Quelle lecture faites-vous de l’économie marocaine ?
Il y a de grands chantiers qui sont en cours, des évolutions qui sont constatées. Mais globalement, je dirai que l’entrepreneur n’est pas valorisé. Certains secteurs encore plus. Je prend l’exemple de la pêche maritime que je connais bien. Alors qu’il suffit qu’une usine de 50 personnes ferme à Casablanca pour qu’il y ait polémique; dans ce secteur, l’on assiste ces derniers mois à une série de fermetures. Nul ne s’en émeut.
Cet exemple est valable pour plusieurs secteurs. Je pense qu’il est temps d’aller vers l’entrepreneur, d’écouter ses doléances et de l’accompagner. Aujourd’hui, je dirais que le chef d’entreprise n’a pas le moral. D’ailleurs, à mon sens, l’un des premiers défis des futurs dirigeants de la CGEM sera de redonner le moral à notre tissu entrepreneurial.

Que pensez-vous justement de la candidature de Moulay Hafid Elalamy ?
Il y a de grandes attentes par rapport au futur président et à son équipe. Nous sommes face à plusieurs mutations, et nul que la CGEM ne connaît mieux les défis qui sont posés à l’entreprise. Il est important maintenant que les femmes chefs d’entreprises s’impliquent et aillent elles aussi militer à la CGEM. Jusqu’à présent, il y a une grande frilosité de mes consoeurs par rapport à la confédération patronale.
Or, pour se faire entendre, il faut militer dans les commissions  et dans tous les espaces  offerts par cette tribune.
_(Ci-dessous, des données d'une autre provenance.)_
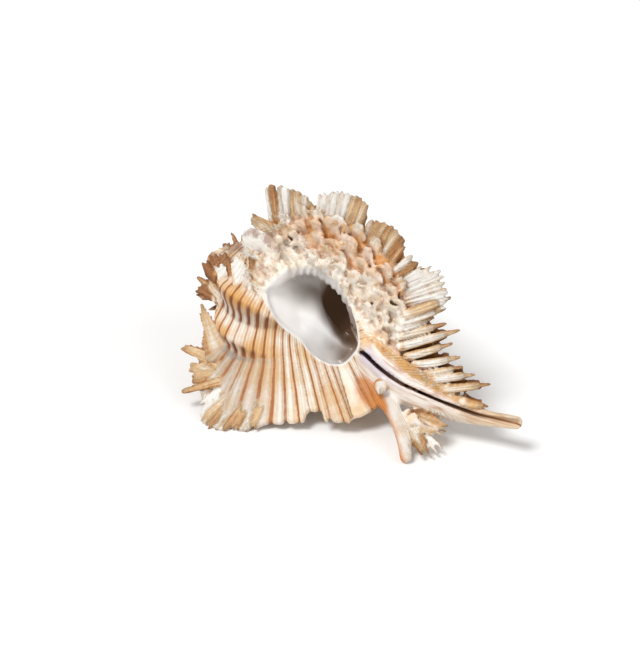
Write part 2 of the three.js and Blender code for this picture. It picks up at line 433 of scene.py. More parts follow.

Ce n’est qu’à ce prix que la femme chef d’entreprise fera entendre sa voix.

En matière de militantisme, vous n’êtes pas à vos débuts ?
Toute modestie mise à part, je dirais que je suis un pur produit des urnes. Tout ce que j’ai obtenu jusqu’à présent à travers toutes les fédérations que compte notre secteur, c’est par le travail et le sacrifice. Avoir son entreprise, c’est une bonne chose, mais l’action militante et citoyenne est un complément indispensable. L’AFEM est une nouvelle étape dans ma vie de militante.